While banks dominate the lending space, non-banking financial companies (NBFCs) have emerged as strong competitors, offering faster processing, flexible eligibility, and competitive interest rates.
But before you apply, it’s important to understand how NBFC personal loan interest rates work, what affects them, and how they compare with banks.
What are NBFC Personal Loan Interest Rates?
Interest rates are essentially the cost of borrowing. NBFCs, like banks, charge interest on personal loans, but the rate depends on your profile, creditworthiness, and repayment ability. Unlike banks that often have hard criteria, NBFCs may extend credit to a wider pool of borrowers—sometimes at a slightly higher rate to balance risk.
Typical Interest Rate Range in India
On average, NBFCs in India offer personal loans at interest rates ranging from 10% to 36% per annum, depending on the borrower’s risk profile.
- Prime borrowers (high credit score, stable income): 10% – 16% p.a.
- Average borrowers (moderate credit score, variable income): 16% – 24% p.a.
- High-risk borrowers (low credit score, irregular income): 24% – 36% p.a.
While NBFCs sometimes charge higher rates than banks, they make up for it with quicker approvals, minimal documentation, and flexible loan amounts.
Compare Various NBFC Companies Personal Loan Interest
NBFC | Interest Rate Range (p.a.)* |
Tata Capital | 11.50% – 29.99% |
Bajaj Finance | 11.00% – 38.00% |
Aditya Birla Finance / Aditya Birla Capital | 13.00% – 28.00% |
Mahindra Finance | 10.00% – 20.00% |
Muthoot Finance | 14% – 22% |
Parimal Finance | 12.99% onwards (lower bound) |
Shriram Finance | 12% – 13% |
L&T Finance | 12% onwards |
Mannapuram Finance | 12% onwards |
Poonawalla Fincorp | 9.99% onwards |
SMFG India Credit | Starting at 13% |
Fibe (formerly EarlySalary) | 16% onwards |
Moneyview | 10.00% onwards |
PaySense | 16.00% – 36.00% |
IIFL Finance | 12.75% – 44.00% |
Factors That Affect NBFC Loan Interest Rates
Credit Score
A score above 750 generally gets you the lowest rates. Lower scores can push rates significantly higher.
Income Level & Stability
Salaried individuals with stable monthly income often enjoy better rates compared to self-employed borrowers with fluctuating cash flow.

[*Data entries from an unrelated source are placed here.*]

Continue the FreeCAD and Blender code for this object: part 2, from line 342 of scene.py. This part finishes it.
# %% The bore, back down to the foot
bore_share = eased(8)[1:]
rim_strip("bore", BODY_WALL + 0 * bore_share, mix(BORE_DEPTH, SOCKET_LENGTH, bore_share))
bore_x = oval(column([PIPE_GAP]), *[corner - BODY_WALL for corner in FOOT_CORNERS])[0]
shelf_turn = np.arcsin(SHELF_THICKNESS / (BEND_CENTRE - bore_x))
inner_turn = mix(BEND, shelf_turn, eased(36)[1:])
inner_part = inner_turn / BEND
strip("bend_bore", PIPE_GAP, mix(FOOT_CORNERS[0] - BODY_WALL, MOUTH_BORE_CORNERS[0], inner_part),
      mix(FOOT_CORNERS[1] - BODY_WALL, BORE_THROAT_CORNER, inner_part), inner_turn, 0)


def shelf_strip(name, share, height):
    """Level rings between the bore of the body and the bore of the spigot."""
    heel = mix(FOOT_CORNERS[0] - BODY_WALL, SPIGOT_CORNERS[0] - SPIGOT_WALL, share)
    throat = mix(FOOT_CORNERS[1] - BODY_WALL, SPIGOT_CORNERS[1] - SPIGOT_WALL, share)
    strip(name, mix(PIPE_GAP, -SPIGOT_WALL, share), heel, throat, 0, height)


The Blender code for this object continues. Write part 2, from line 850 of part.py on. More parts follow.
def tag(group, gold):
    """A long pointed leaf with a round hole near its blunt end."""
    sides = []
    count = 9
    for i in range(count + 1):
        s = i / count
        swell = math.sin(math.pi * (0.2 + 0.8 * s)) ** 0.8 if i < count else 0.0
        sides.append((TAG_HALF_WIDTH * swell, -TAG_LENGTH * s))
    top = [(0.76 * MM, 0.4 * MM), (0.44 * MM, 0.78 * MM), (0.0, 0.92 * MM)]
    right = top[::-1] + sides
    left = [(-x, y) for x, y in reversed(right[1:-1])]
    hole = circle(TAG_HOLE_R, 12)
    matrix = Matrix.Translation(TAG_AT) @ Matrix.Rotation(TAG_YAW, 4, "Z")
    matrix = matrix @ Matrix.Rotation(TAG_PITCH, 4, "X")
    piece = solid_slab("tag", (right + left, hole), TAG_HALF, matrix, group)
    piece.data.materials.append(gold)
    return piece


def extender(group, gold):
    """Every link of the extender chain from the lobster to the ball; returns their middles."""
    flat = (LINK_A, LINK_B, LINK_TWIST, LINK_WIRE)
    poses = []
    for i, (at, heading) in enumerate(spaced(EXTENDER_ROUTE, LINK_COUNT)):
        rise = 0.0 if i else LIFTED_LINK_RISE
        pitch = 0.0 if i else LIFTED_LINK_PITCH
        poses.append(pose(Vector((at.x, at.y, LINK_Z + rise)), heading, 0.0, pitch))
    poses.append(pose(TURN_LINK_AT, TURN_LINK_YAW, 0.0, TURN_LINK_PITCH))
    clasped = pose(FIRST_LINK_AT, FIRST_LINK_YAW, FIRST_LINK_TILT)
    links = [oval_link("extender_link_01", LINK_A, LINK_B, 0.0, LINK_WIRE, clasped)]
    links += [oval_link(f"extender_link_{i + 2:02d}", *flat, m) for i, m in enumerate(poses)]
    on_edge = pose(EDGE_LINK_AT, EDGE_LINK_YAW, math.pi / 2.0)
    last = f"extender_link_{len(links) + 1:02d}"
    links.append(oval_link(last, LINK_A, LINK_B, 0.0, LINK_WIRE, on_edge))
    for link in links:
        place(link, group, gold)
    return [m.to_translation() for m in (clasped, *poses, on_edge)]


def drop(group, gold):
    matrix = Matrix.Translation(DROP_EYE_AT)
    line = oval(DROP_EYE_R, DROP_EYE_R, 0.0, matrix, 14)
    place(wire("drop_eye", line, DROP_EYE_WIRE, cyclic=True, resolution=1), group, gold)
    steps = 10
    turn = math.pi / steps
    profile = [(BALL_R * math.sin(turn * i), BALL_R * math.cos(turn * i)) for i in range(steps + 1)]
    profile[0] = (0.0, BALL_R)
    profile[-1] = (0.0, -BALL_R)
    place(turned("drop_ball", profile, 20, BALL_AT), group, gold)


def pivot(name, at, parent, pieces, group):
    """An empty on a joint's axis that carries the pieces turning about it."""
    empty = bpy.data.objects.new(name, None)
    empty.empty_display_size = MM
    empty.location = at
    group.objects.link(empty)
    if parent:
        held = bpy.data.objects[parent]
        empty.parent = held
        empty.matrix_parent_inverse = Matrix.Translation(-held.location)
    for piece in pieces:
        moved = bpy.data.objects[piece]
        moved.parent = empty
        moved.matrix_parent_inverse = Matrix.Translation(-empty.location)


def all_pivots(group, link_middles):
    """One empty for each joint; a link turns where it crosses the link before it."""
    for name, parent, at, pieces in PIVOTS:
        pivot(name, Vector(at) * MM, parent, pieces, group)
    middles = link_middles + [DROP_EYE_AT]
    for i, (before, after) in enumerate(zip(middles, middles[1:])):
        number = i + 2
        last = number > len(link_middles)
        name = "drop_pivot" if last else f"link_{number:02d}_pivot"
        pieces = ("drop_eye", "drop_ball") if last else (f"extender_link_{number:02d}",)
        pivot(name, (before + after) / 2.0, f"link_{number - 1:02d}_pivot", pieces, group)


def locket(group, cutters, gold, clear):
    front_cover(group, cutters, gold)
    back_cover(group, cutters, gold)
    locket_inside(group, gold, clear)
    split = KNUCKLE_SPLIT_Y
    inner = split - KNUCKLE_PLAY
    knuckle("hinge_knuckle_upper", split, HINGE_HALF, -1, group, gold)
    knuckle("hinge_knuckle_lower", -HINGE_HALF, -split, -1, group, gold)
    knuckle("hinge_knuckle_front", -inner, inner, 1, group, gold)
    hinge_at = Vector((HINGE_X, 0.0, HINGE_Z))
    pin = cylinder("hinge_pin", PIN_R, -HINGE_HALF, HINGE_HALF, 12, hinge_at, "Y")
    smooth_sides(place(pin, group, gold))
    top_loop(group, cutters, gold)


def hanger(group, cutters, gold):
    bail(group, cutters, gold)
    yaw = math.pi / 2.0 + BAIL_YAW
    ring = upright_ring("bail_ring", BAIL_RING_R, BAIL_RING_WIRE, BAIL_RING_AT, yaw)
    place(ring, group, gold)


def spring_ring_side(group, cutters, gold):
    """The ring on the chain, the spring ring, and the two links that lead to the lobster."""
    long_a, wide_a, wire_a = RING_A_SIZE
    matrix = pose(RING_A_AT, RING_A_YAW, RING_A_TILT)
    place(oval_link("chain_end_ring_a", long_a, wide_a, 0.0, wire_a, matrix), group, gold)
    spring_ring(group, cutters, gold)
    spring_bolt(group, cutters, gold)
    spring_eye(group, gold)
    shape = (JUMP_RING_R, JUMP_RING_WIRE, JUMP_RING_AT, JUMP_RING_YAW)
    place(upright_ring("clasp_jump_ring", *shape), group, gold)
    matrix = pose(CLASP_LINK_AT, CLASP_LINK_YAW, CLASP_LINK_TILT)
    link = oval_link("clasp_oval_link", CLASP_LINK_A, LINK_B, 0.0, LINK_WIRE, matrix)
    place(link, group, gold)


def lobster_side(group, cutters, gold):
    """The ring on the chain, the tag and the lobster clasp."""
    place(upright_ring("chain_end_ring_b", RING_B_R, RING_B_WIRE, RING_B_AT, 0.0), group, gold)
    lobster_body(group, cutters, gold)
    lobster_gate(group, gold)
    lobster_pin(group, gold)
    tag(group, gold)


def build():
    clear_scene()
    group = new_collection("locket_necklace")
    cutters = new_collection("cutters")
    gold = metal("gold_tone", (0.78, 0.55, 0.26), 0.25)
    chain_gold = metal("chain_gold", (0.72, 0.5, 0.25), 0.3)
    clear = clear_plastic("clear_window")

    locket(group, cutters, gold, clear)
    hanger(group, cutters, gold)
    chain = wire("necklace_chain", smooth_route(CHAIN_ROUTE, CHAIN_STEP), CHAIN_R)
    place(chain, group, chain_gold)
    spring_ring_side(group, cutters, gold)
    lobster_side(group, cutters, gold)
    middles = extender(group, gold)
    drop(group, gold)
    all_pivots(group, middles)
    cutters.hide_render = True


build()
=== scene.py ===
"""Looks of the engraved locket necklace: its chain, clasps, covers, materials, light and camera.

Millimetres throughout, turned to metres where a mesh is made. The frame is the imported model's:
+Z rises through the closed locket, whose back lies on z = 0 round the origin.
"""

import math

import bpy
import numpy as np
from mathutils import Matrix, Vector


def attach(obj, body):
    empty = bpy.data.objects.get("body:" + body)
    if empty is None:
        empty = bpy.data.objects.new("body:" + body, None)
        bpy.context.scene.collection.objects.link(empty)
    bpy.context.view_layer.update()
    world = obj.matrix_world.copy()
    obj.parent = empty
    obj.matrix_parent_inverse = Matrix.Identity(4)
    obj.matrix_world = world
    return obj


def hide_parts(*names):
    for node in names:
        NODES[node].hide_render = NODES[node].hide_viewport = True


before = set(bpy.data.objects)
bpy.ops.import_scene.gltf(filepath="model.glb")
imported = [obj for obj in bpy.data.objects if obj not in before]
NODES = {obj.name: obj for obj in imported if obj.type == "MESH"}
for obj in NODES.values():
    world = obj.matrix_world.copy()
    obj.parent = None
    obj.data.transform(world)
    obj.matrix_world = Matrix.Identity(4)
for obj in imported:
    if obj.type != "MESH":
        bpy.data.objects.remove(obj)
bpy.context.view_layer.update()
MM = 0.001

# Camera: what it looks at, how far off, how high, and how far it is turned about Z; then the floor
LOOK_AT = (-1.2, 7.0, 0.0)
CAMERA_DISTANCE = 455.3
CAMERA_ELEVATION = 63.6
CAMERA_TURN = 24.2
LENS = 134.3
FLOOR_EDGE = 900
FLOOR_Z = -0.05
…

Employment Type & Employer Profile
Employees in reputed organizations or government jobs are usually offered lower rates due to perceived repayment stability.
Loan Amount & Tenure
Larger loans with shorter tenures may attract lower rates. Smaller, short-term loans frequently come with higher rates.
NBFC’s Risk & Policies
Different NBFCs have different pricing models. Some focus on salaried professionals, while others specialize in high-risk or underbanked borrowers.
Also Read: Best Loan Apps in India with Low Interest for Salaried Person
Why Choose an NBFC Over a Bank?
- Faster Approval & Disbursal – Many NBFCs disburse loans within 24–48 hours.
- Flexible Eligibility – Borrowers with lower credit scores may still qualify.
- Minimal Documentation – Fully digital application processes are common.
- Customized Offers – NBFCs often personalize rates and repayment plans.
How to Get the Best NBFC Personal Loan Interest Rate
- Improve Your Credit Score: Pay bills on time, clear existing debts, and keep credit utilization low.
- Compare Offers: Don’t settle for the first offer—compare rates across multiple NBFCs.
- Choose the Right Loan Amount & Tenure: Borrow only what you need and keep tenure optimal to avoid high interest outgo.
- Show Income Stability: Salaried employees can present salary slips, while self-employed individuals can provide ITRs and business proofs.
- Leverage Existing Relationship: If you already have an NBFC account or loan, you may negotiate a better rate.
Also Read: Instant Loan without Credit Score
Final Thoughts
NBFC personal loan interest rates in India vary widely depending on your profile, but they open up access to credit for borrowers who may not qualify with traditional banks. While rates can sometimes be higher, the speed, flexibility, and convenience NBFCs provide often make them worth considering.
If you’re planning to take a personal loan, weigh not just the interest rate, but also the processing fees, prepayment charges, and overall flexibility before making a decision.
With the right approach, an NBFC personal loan can be a smart, quick, and effective financial solution.